LET'S TALK GAME-PLAY
- I've never felt such a rush in RPG random encounters as I did in this game in the first 4 or 5 hours - it is a lot of fun to punch in the combo's of kicks and punches - hoping that they will unlock a new technique.
- The bosses are great, especially the mino-centaur (bull headed horse bodied man torso'd guy) and the tactics needed to beat them are often insightful. Having your three fighters bum-rush a boss will often see your three characters get slaughtered by an area-of-effect attack.
- The controls are fine, simple, but fine.
- The quest (story) path that you are to take is usually very straight-forward, and the side-paths are all fun.
- Many mini-games! If you've read my other reviews you know I expect a level of mini-game competency in J-RPG's. This game was obviously influenced by the line-up of mini-games from Dragon Quest and Final Fantasy (7) - you have a casino, an arcade style fighting game, a great fishing game, and a fighting tournament.
- Visible inventory/armour/weapons were a great thing to see back in 98.
- Just the right length at about 60 hours with frills.
You'll notice I include Atmosphere for this game, and let me tell you why: This game coined an honest, believable setting that stuck with me. The story was typical, but the setting is what was special.
- The three main (and only PC) characters each have a period of individual development prior to coming into the party - this gives really good exposition and insight into their own respective goals.
- This game thrives on neutrality and nature themes. The spell-casting here is handled by taming, training, and summoning "Seru", naturally occurring elemental types. Equipping them allows you to use different spells, and through summoning they level up. This was before FF8. I like that.
- The main plot is light, but it also has mature moments where characters die or are in mortal peril. It balances the themes of darkness and light well. The best description is Disney-esque, but from before that was a bad thing (your father gets taken out of action immediately, that's usually a promising sign).
- The romance within the game is cute, light-hearted, and I thank Moradin that the localization (language change between Japanese and English) came out as well as it did. Read my review of Haunting Ground to see what can happen with Japanese romance not translating. Here it is humorous, light-hearted, and sometimes genuinely funny - especially when Noa (raised by wolves) creates awkward situations with boys by being ignorant of cultural norms.

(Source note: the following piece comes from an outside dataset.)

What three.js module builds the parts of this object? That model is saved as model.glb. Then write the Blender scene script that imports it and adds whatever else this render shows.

- The art designer for this game captured a style I really like. There are vines, and bulbous plants, and windmills, it captures the essence of the fantasy J-RPG so well without over-stating it.
- Everything is 3D, and while that can be a draw-back (I'm always one to argue for pre-rendered backgrounds), it really does stream-line the look of the game.

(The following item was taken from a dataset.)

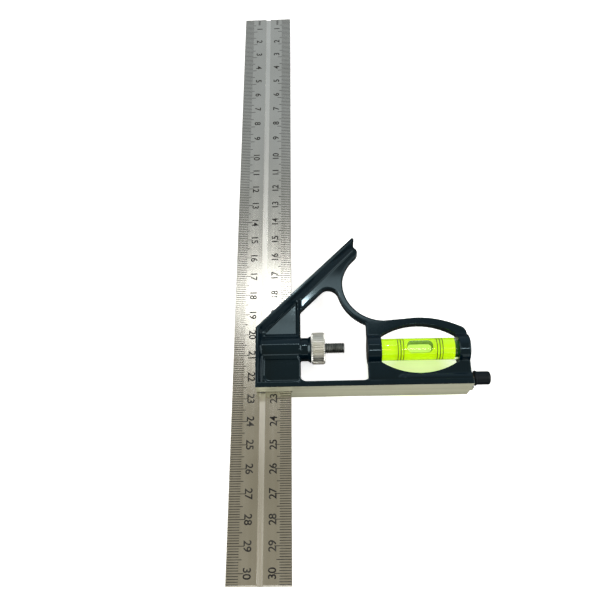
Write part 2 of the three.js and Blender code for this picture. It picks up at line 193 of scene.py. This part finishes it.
def copy_of_node(node, name):
    """A free copy of a CAD node, with its loose triangles merged."""
    only(frame["nodes"][node])
    bpy.ops.object.duplicate()
    piece = new_piece(name)
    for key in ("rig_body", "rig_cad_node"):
        if key in piece:
            del piece[key]
    piece.parent = None
    edit_all(piece)
    bpy.ops.mesh.remove_doubles(threshold=WELD)
    done()
    return piece


def edit(piece, mode="FACE"):
    only(piece)
    bpy.ops.object.mode_set(mode="EDIT")
    bpy.ops.mesh.select_mode(type=mode)
    bpy.ops.mesh.select_all(action="DESELECT")
    return bmesh.from_edit_mesh(piece.data)


def edit_all(piece, mode="VERT"):
    edit(piece, mode)
    bpy.ops.mesh.select_all(action="SELECT")


def done():
    bpy.ops.object.mode_set(mode="OBJECT")


def smooth(piece, degrees):
    only(piece)
    bpy.ops.object.shade_smooth_by_angle(angle=math.radians(degrees))


def pick_faces(piece, test):
    mesh = edit(piece, "FACE")
    for face in mesh.faces:
        face.select_set(test(face.calc_center_median(), face.normal))
    bmesh.update_edit_mesh(piece.data)


def pick_edges(piece, test):
    mesh = edit(piece, "EDGE")
    for edge in mesh.edges:
        edge.select_set(test(edge.verts[0].co, edge.verts[1].co))
    bmesh.update_edit_mesh(piece.data)


def pick_points(piece, test):
    mesh = edit(piece, "VERT")
    for point in mesh.verts:
        point.select_set(test(point.co))
    mesh.select_flush_mode()
    bmesh.update_edit_mesh(piece.data)


def give_faces(piece, slot, test):
    """Gives the faces that pass the test one of the piece's materials, and stays in edit mode."""
    pick_faces(piece, test)
    piece.active_material_index = slot
    bpy.ops.object.material_slot_assign()


def shift(x=0.0, y=0.0, z=0.0):
    bpy.ops.transform.translate(value=(x * MM, y * MM, z * MM))


def block(name, x, y, z):
    """A plain block between two limits on each axis."""
    bpy.ops.object.select_all(action="DESELECT")
    middle = at((x[0] + x[1]) / 2, (y[0] + y[1]) / 2, (z[0] + z[1]) / 2)
    bpy.ops.mesh.primitive_cube_add(size=1, location=middle)
    piece = new_piece(name)
    piece.scale = ((x[1] - x[0]) * MM, (y[1] - y[0]) * MM, (z[1] - z[0]) * MM)
    return settle(piece)


def bar(name, x, y, radius, sides=96):
    """A round bar along X."""
    bpy.ops.object.select_all(action="DESELECT")
    bpy.ops.mesh.primitive_cylinder_add(
        vertices=sides, radius=radius * MM, depth=(x[1] - x[0]) * MM,
        location=at((x[0] + x[1]) / 2, y), rotation=(0, math.pi / 2, 0))
    return settle(new_piece(name))


def apply_modifiers(piece):
    only(piece)
    for modifier in list(piece.modifiers):
        bpy.ops.object.modifier_apply(modifier=modifier.name)


def cut(piece, tool, operation="DIFFERENCE"):
    modifier = piece.modifiers.new("cut", "BOOLEAN")
    modifier.operation = operation
    modifier.solver = "EXACT"
    modifier.object = tool
    apply_modifiers(piece)
    bpy.data.objects.remove(tool)


def extrude_along_x(distance):
    bpy.ops.mesh.extrude_region_move(TRANSFORM_OT_translate={"value": (distance * MM, 0, 0)})


def keep_inside(place, normal):
    """Cuts all that is selected off at a plane, and closes it there."""
    bpy.ops.mesh.bisect(plane_co=place, plane_no=normal, use_fill=True, clear_outer=True)


def bevel_edges(width, segments):
    bpy.ops.mesh.bevel(offset=width * MM, segments=segments, profile=0.5, affect="EDGES")


def drill(piece, x, y, radius):
    """Bores a round piece along X, from just outside both limits."""
    cut(piece, bar(piece.name + "_bore", (x[0] - 1, x[1] + 1), y, radius))


# ---------------------------------------------------------------- materials

class Finish:
    """A procedural material on Object coordinates, built from a few kinds of node."""

    def __init__(self, name):
        self.material = bpy.data.materials.new(name)
        self.material.use_nodes = True
        self.tree = self.material.node_tree
        self.shader = self.tree.nodes["Principled BSDF"]
        self.coords = self.tree.nodes.new("ShaderNodeTexCoord")

    def set(self, **values):
        for name, value in values.items():
            self.shader.inputs[name.replace("_", " ")].default_value = value
        return self

    def node(self, kind, **values):
        node = self.tree.nodes.new("ShaderNode" + kind)
        for name, value in values.items():
            if name in node.inputs:
                node.inputs[name].default_value = value
            else:
                setattr(node, name, value)
        return node

    def link(self, source, target):
        self.tree.links.new(source, target)

    def stretched(self, scale, turn):
        mapping = self.node("Mapping")
        mapping.inputs["Scale"].default_value = scale
        mapping.inputs["Rotation"].default_value = turn
        self.link(self.coords.outputs["Object"], mapping.inputs["Vector"])
        return mapping.outputs["Vector"]

    def noise(self, scale, detail=4.0, stretch=(1, 1, 1), turn=(0, 0, 0)):
        node = self.node("TexNoise", Scale=scale, Detail=detail, Roughness=0.55)
        self.link(self.stretched(stretch, turn), node.inputs["Vector"])
        return node.outputs["Fac"]

    def between(self, value, low, high, start=0.3, end=0.7):
        """Maps the middle of a noise, or another span of a value, to a range."""
        node = self.node("MapRange")
        for name, number in (("From Min", start), ("From Max", end), ("To Min", low), ("To Max", high)):
            node.inputs[name].default_value = number
        self.link(value, node.inputs["Value"])
        return node.outputs["Result"]

    def blend(self, factor, first, second):
        """A colour between two others."""
        node = self.node("Mix", data_type="RGBA")
        node.inputs["A"].default_value = (*first, 1)
        node.inputs["B"].default_value = (*second, 1)
        self.link(factor, node.inputs["Factor"])
        return node.outputs["Result"]

    def colour(self, source):
        self.link(source, self.shader.inputs["Base Color"])
        return self

    def roughness(self, source):
        self.link(source, self.shader.inputs["Roughness"])
        return self

    def bumps(self, *heights):
        """Each height is (source, strength, distance in millimetres)."""
        previous = None
        for source, strength, distance in heights:
            bump = self.node("Bump", Strength=strength, Distance=distance * MM)
            self.link(source, bump.inputs["Height"])
            if previous:
                self.link(previous, bump.inputs["Normal"])
            previous = bump.outputs["Normal"]
        self.link(previous, self.shader.inputs["Normal"])
        return self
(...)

- Facial expressions were well done.
- Motion capture came across great, especially considering the range of martial arts moves involved in the battles.

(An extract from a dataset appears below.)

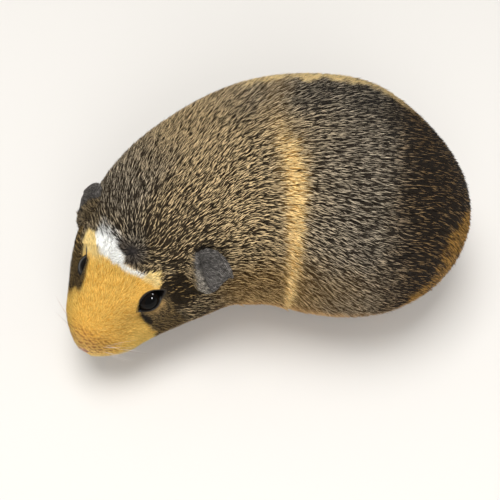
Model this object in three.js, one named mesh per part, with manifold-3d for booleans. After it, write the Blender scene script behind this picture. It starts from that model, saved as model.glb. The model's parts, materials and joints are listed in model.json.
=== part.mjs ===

- The score fits the scenery very well, it isn't an amazing score with the likes of FF7's 'over-world' theme (both of them, for that matter), nor is it as versatile, but it hits a solid note and stays there.
- The sound effects and voice work (yes, voice work!) are both solid. The Japanese voices were retained for the English version, but the words they are saying were in English anyway.
The BadLET'S TALK GAME-PLAY
- In their wisdom the developers created an 'auto-battle' function to save you from having to manually input the attack commands for every turn. Sadly the auto-battle just isn't smart enough to use. The difficulty being that you need to conserve a spirit-based form of Mana that is expended using super attacks. The auto battle just wastes it, and you wind up taking a lot more damage than if you manually fought.
- Battles (random encounter ones) get old after only 10 hours. The enthusiasm wears off and you really just want to get on with the story.
- You can tell that the writers had a lot of talent, and that they really put a lot of heart into the story, but there are sections (towns) where they got lazy. And those points can cause someone re-playing the game for nostalgia's sake to stop playing.
- The cut-scenes are too few and far between, they were so well done, but when they happen it's damn disconcerting because you're reminded what pretty CG looks like. FF7 handled this better by incorporating their SD (super-deformed) models into some cut-scenes and saving the full figure models for cinematics.
- The graphical quality also lags in the late-middle of the game, they obviously tried to flesh out a great story with filler.
- It deserved more gravitas in the music.